At reboot last year I spoke about the things that had to die before we can regain some of the things we’ve lost, in keeping with the conference theme of renaissance and rebirth. [Hey Thomas, what’s happening with reboot this year?]
Gregg’s words have served to remind me that concepts like identity and trust are fundamental parts of community and not individuality; culture too is a community concept, be it about arts or sciences or even forms of expression; community itself is a construct of relationships at multiple levels. Maybe the reason why much of what is now termed IPR (and its cater-cousin DRM) is abhorrent to me is that these things focus on the individual and not the community.

I am all for making sure that creativity is rewarded, in fact I believe that any form of real value generation should be rewarded; but not at the price of stifling the growth of culture and of community. This, I believe, is at the heart of what Larry Lessig speaks of, what Rishab Aiyer Ghosh speaks of, what Jerry Garcia believed in, what opensource communities believe in, what democratised innovation is about.

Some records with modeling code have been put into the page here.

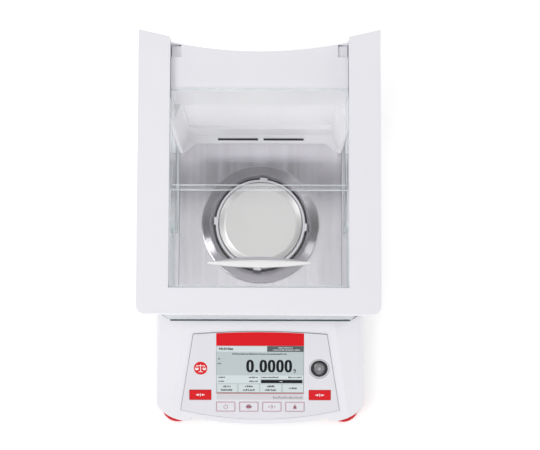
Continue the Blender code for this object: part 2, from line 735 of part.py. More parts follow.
def make_side_doors(side, word):
    """The inner rear panel and the outer front panel of one side, and the front panel's grip."""
    x0, x1 = span(side, *INNER_DOOR_X)
    clear_glass(box(word + "_rear_door", (x0, 18.7, GLASS_BOTTOM), (x1, 110.0, GLASS_TOP)))
    x0, x1 = span(side, *OUTER_DOOR_X)
    clear_glass(box(word + "_front_door", (x0, CHAMBER_FRONT + 0.5, GLASS_BOTTOM), (x1, 25.0, GLASS_TOP)))
    root = side * (OUTER_DOOR_X[1] + GAP)
    grip_edge = [(0.0, -63.0), (1.5, -65.0), (9.0, -61.0), (9.5, -59.0),
                 (3.0, -57.0), (1.5, -50.0), (0.0, -50.0)]
    section = [(root + side * x, y) for x, y in grip_edge]
    return white_plastic(prism(word + "_door_handle", [section], 165.0, 235.0))


def make_front_glass():
    return clear_glass(box("front_glass", (-99.0, -75.9, SHIELD_TOP + GAP), (99.0, -72.1, 325.0)))


def make_top_door():
    """Two halves of glass. The front half folds back over the rear half, and both slide back."""
    low, high = TOP_GLASS_Z
    hinge = (0.0, HINGE_Y, HINGE_Z)
    clear_glass(box("top_door_rear", (-82.8, 40.4, low), (82.8, 133.0, high)))
    clear_glass(box("top_door_front", (-84.0, BAR_INNER_Y + GAP, low), (84.0, 36.0, high), origin=hinge))
    crest = HINGE_Z + 1.1
    strip = [(36.4, low), (40.0, low), (40.0, high), (39.6, crest), (36.8, crest), (36.4, high)]
    carrier = prism("top_carrier", [strip], -84.0, 84.0, plane="YZ")
    for side in (-1, 1):
        x0, x1 = span(side, 83.1, 87.6)
        join(carrier, box(f"cut_runner_{side}", (x0, 37.5, low - 0.4), (x1, 131.0, high - 0.2)))
    clear_glass(carrier)
    lens = sagging_line(48.3, -4.4, -0.9, 6) + list(reversed(sagging_line(48.3, 2.9, 0.9, 6)))
    lens = [(x, y - 33.5) for x, y in mirrored(lens)]
    handle = prism("top_door_handle", [lens], high + GAP, high + 6.0)
    return white_plastic(handle)


# ---------------------------------------------------------------- frame and rear

def make_top_frame():
    """U-shaped head frame: two rails and a front bar, with grooves for every glass panel."""
    corner = arc((HALF_WIDTH - 8.0, -74.0), 8.0, -90, 0, 4)
    outside = [(0.0, -82.0)] + corner + [(HALF_WIDTH, 189.0), (RAIL_INNER, 182.0), (RAIL_INNER, BAR_INNER_Y)]
    frame = prism("top_frame", [mirrored(outside + [(0.0, BAR_INNER_Y)])[:-1]], RAIL_BOTTOM, RAIL_TOP)
    lip = box("cut_bar_lip", (-84.0, BAR_INNER_Y - 2.0, 325.0), (84.0, BAR_INNER_Y + 3.0, 330.6))
    join(frame, lip)
    for side in (-1, 1):
        for leaf, (inner, outer) in enumerate((INNER_DOOR_X, OUTER_DOOR_X)):
            x0, x1 = span(side, inner - 0.4, outer + 0.4)
            cut(frame, box(f"cut_door_groove_{side}_{leaf}", (x0, CHAMBER_FRONT, 310.0), (x1, 186.0, 329.0)))
        x0, x1 = span(side, RAIL_INNER - 2.0, RAIL_INNER + 3.2)
        cut(frame, box(f"cut_top_groove_{side}", (x0, 37.0, 330.0), (x1, 195.0, 335.6)))
    cut(frame, box("cut_front_glass_groove", (-99.4, -76.3, 310.0), (99.4, -71.7, 326.0)))
    return white_plastic(frame)


def rear_arc(half_width):
    """Concave rear edge, from the right corner to the middle."""
    return list(reversed(sagging_line(half_width, 170.0, 179.0, 6)))


def make_rear_cover():
    """Cover plate between the rails, under the path of the sliding top door."""
    plan = mirrored([(0.0, COVER_FRONT_Y), (84.7, COVER_FRONT_Y)] + rear_arc(84.7))
    cover = prism("rear_cover", [plan], 326.0, 329.0)
    skirt = mirrored([(0.0, 137.6), (84.2, 137.6)] + [(x * 0.994, y - 0.5) for x, y in rear_arc(84.7)])
    join(cover, prism("cut_cover_skirt", [skirt], 318.0, 327.0))
    for side in (-1, 1):
        x0, x1 = span(side, 75.0, 90.0)
        cut(cover, box(f"cut_notch_{side}", (x0, 164.6, 325.5), (x1, 176.4, 340.0)))
    return white_plastic(cover)


def make_rear_column():
    """Hollow housing behind the chamber, open at its bottom."""
    low = SHIELD_TOP + GAP
    plan = mirrored([(0.0, COLUMN_FRONT_Y), (COLUMN_HALF, COLUMN_FRONT_Y)] + rear_arc(COLUMN_HALF))
    column = prism("rear_column", [plan], low, RAIL_BOTTOM - GAP)
    inside = rectangle((-COLUMN_HALF + WALL, COLUMN_FRONT_Y + WALL), (COLUMN_HALF - WALL, 166.0))
    cut(column, prism("cut_column_hollow", [inside], low - 5.0, RAIL_BOTTOM - GAP - WALL))
    return white_plastic(column)


def make_rear_wall():
    """Chamber's rear wall: slanted corner posts, a shallow recess, a leaning header, a ledge with slots."""
    low = FLOOR_TOP + GAP
    back = COLUMN_FRONT_Y - GAP
    plan = mirrored([(0.0, WALL_Y), (77.5, WALL_Y), (POST_X, POST_Y), (COLUMN_HALF, POST_Y),
                     (COLUMN_HALF, back), (0.0, back)])
    wall = prism("rear_wall", [plan], low, RAIL_BOTTOM - GAP)
    header = mirrored([(0.0, WALL_Y - 0.2), (84.7, WALL_Y - 0.2), (84.7, 136.9), (0.0, 136.9)])
    join(wall, prism("cut_header", [header], 310.0, 325.7))
    ledge_half = ([(0.0, LEDGE_Y), (60.0, LEDGE_Y)] + corner_curve()
                  + [(POST_X + 1.5, POST_Y + 4.0), (80.0, 130.0), (0.0, 130.0)])
    join(wall, prism("cut_ledge", [mirrored(ledge_half)], low - 0.2, low + 3.0))
    recess = rounded_rectangle((-76.0, 131.0), (76.0, 280.0), 8.0)
    cut(wall, prism("cut_recess", [recess], -130.0, -100.0, plane="XZ"))
    lean = [(WALL_Y, 284.0), (133.3, 333.0), (90.0, 333.0), (90.0, 284.0)]
    cut(wall, prism("cut_header_lean", [lean], -POST_X + 2.0, POST_X - 2.0, plane="YZ"))
    for side in (-1, 1):
        x0, x1 = span(side, 3.0, 47.0)
        cut(wall, box(f"cut_slot_{side}", (x0, 120.5, low - 2.0), (x1, 123.1, low + 8.0)))
    return white_plastic(wall)


def corner_curve():
    """S-curve of the ledge's corner, from the ledge's straight edge out to the post."""
    points = []
    for i in range(7):
        t = i / 6
        points.append((70.7 + (POST_X - 70.7) * t, LEDGE_Y + (POST_Y - LEDGE_Y) * t * t * (3 - 2 * t)))
    return points


def main():
    start_scene()
    make_base_tray()
    make_base_cover()
    make_hook_cover()
    both_sides(make_front_foot)
    both_sides(make_rear_foot)
    make_overlay()
    make_display()
    make_keys()
    make_key_board()
    make_level()
    make_sockets()
    make_main_board()
    make_cell_frame()
    make_guides()
    make_load_receiver()
    make_lever()
    make_magnet()
    make_position_sensor()
    make_calibration()
    make_floor()
    both_sides(make_track)
    make_wind_ring()
    make_pan_ring()
    make_pan()
    both_sides(make_side_doors)
    make_front_glass()
    make_top_door()
    make_top_frame()
    make_rear_cover()
    make_rear_column()
    make_rear_wall()


main()
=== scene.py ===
"""Looks of the analytical balance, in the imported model's frame.

X = 0 is the plane of symmetry, -Y is the front and Z = 0 is the bench.
Sizes below are millimetres unless a comment says otherwise.
"""
import json
import math
import random

import bmesh
import bpy
from mathutils import Matrix, Vector


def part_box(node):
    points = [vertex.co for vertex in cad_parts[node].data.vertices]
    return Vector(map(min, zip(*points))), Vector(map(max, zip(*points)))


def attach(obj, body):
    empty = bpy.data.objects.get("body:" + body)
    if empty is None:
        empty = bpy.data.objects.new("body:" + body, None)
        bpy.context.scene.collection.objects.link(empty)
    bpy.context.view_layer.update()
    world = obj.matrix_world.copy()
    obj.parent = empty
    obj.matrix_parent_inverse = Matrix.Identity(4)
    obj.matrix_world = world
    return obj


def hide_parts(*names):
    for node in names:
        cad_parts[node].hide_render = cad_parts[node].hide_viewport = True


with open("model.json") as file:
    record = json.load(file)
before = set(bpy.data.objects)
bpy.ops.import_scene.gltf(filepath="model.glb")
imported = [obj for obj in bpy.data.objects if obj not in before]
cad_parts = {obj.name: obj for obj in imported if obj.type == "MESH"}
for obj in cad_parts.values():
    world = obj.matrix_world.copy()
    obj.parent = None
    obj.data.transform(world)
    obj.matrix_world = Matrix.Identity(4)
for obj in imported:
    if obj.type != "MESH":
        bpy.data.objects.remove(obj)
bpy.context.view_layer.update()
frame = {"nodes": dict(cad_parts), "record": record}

MM = 0.001
NODES = frame["nodes"]
BODY_OF = {}
for body_name, members in frame["record"]["behaviour"]["bodies"].items():
    for member in members:
        BODY_OF[member] = body_name

# Display face: a plane through this point, tilted about X
PANEL_Y = -136.5
PANEL_Z = 57.5
PANEL_TILT = math.radians(19.0)
OVERLAY_TOP = 1.1
OVERLAY_LOW = (87.4, -49.2, -38.6)  # lower edge: half width, and how far up its middle and ends are
OVERLAY_HIGH = (73.0, 51.3, 48.1)  # upper edge, likewise
SCREEN_HALF = 48.0
SCREEN_LOW = -18.6
SCREEN_HIGH = 35.4
LEVEL_PLACE = (64.9, 9.0)
BADGE_PLACE = (-65.2, 9.6)
BADGE_RADIUS = 7.4
TARE_UP = -21.1
TARE_TALL = 11.6
SMALL_KEY_UP = -34.7
SMALL_KEY_TALL = 11.0
KEY_CORNER = 0.5
KEY_TOP = OVERLAY_TOP + 0.15
KEY_FOOT = -1.7
KEY_GAP = 0.25
INK = 0.05  # thickness of a printed mark
SCREEN_INK = 0.03

# Chamber
PAN_Y = 28.0
HANDLE_Y = -33.5
# Bottom and top of the painted shade sheets in the rear wall's slots
SLOT_FLOOR = 85.05
SLOT_SHADE_TOP = 86.2

# Sockets: places towards the front, so the rear face's are negative
SHELL_MOUTH = -184.3
SHELL_END = -175.0
PIN_END = -174.5
PIN_PITCH = 2.76

# Meshes
WELD = 0.000002  # metres
FLAT = math.radians(0.6)

# Camera: it looks down at the top, tilted a little towards the rear
CAMERA_PLACE = (10.4, -157.3, 1914.6)
CAMERA_TILT = math.radians(5.777)
CAMERA_ROLL = math.radians(0.168)
LENS = 112.3
SENSOR = 36.0

# Studio: each light's place, the point it looks at, its width and its power in watts
LIGHTS = {
    "key": ((-1050.0, -450.0, 2300.0), (0.0, 0.0, 100.0), 1200.0, 16.0),
    "front": ((100.0, -1700.0, 560.0), (0.0, 0.0, 150.0), 700.0, 5.5),
    "back_left": ((-1600.0, 1100.0, 1300.0), (0.0, 0.0, 100.0), 600.0, 3.0),
    "back_right": ((1700.0, 1000.0, 1300.0), (0.0, 0.0, 100.0), 600.0, 6.5),
}
SKY_STRENGTH = 1.06
FLOOR_HALF = 9000.0
FLOOR_CORNER = 3000.0
FLOOR_TOP = -0.3


# ---------------------------------------------------------------- materials

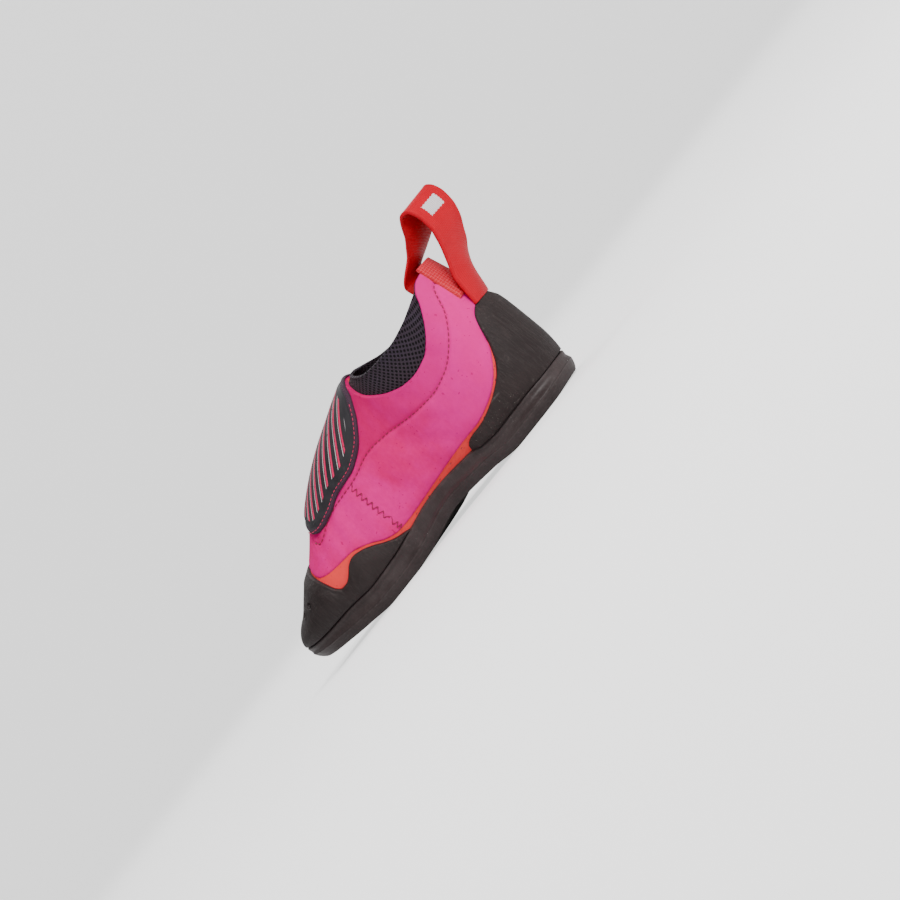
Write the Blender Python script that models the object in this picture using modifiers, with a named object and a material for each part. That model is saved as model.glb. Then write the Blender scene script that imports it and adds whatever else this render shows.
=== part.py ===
"""A child's slip-on climbing shoe for the right foot, in metres.

+X points to the toe, +Y to the medial side and +Z up. The origin is on the floor under the heel.
Every piece follows one foot form, the last. A place on it is a turn round the shoe and a lift up
its side. Turn 0 is the back of the heel, 1 the tip of the toe, and the lateral side carries on
from 1 to 2. Lift 0 is the middle of the underside and 1 the ridge along the top.
"""
import math
from functools import lru_cache

import bmesh
import bpy
from mathutils import Vector

MM = 0.001

# Driving sizes
SOLE_LENGTH = 165 * MM
BALL_WIDTH = 57.6 * MM
INSTEP_HEIGHT = 66 * MM
HEEL_HEIGHT = 78 * MM
SOLE_THICKNESS = 4.8 * MM
SOLE_BEVEL = 2.5 * MM
UPPER_WALL = 1.8 * MM
UNDERLAY_WALL = 1.2 * MM
RUBBER_WALL = 1.8 * MM
PANEL_WALL = 2 * MM
CUFF_WALL = 1.4 * MM
INSOLE_WALL = 1.8 * MM
TAPE_WALL = 0.9 * MM
WEBBING_WIDTH = 19 * MM
WEBBING_WALL = 1.4 * MM
CLEARANCE = 0.3 * MM
HEEL_REST_AT = 0.12

# Where the layers lie, measured out from the last
OVER_UPPER = UPPER_WALL + CLEARANCE
OVER_RUBBER = OVER_UPPER + RUBBER_WALL
OVER_TAPE = OVER_UPPER + TAPE_WALL + CLEARANCE
UNDER_CUFF = -2.5 * CLEARANCE - CUFF_WALL
LAST_LENGTH = SOLE_LENGTH - OVER_RUBBER + CLEARANCE

# The last's sections. at: share of its length. swing, medial, lateral: shares of the ball width.
# crest: share of the instep height. wide: how far up the section is widest. crown: its roundness.
SECTION_COLUMNS = ("at", "swing", "medial", "lateral", "crest", "wide", "crown")
SECTIONS = (
    (0.00, 0.00, 0.370, 0.350, 1.45, 0.26, 2.0),
    (0.10, 0.00, 0.370, 0.350, 1.45, 0.26, 2.0),
    (0.20, -0.01, 0.385, 0.395, 1.42, 0.24, 2.0),
    (0.30, -0.04, 0.380, 0.405, 1.28, 0.24, 2.0),
    (0.38, -0.06, 0.370, 0.430, 1.08, 0.26, 2.0),
    (0.48, -0.06, 0.372, 0.460, 1.00, 0.28, 2.0),
    (0.60, -0.03, 0.400, 0.500, 0.90, 0.30, 2.0),
    (0.71, 0.02, 0.420, 0.525, 0.765, 0.34, 1.95),
    (0.80, 0.07, 0.410, 0.490, 0.595, 0.38, 1.9),
    (0.88, 0.12, 0.375, 0.450, 0.440, 0.42, 1.9),
    (0.94, 0.14, 0.370, 0.415, 0.340, 0.44, 1.9),
    (1.00, 0.15, 0.370, 0.395, 0.290, 0.50, 2.0),
)
HEEL_ROUND = 0.13
TOE_ROUND = 0.20
NOSE_ROUND = 0.05
NOSE_LEAST_HEIGHT = 3 * MM
UNDERSIDE_SQUARENESS = 4.0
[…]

Culture and community before cash.

I recently bought a book by Gregg called The Power Of Nonviolence. When describing the book, the bookseller noted that it [the particular copy I was buying] was signed by Gregg; unusually, the recipient’s name had been erased and carefully at that; the bookseller surmised that it may have had to do with fears about McCarthyism.

You know something? At the rate we’re going, the battles about IPR and DRM are going to get uglier, to a point where we’re going to see something none of us wants. Digital McCarthyism. What we’re seeing in the software and music and film spaces already begins to feel like that.

We need to find a better way to work it out. And it makes me wonder. What’s the digital equivalent of Gandhian Nonviolence?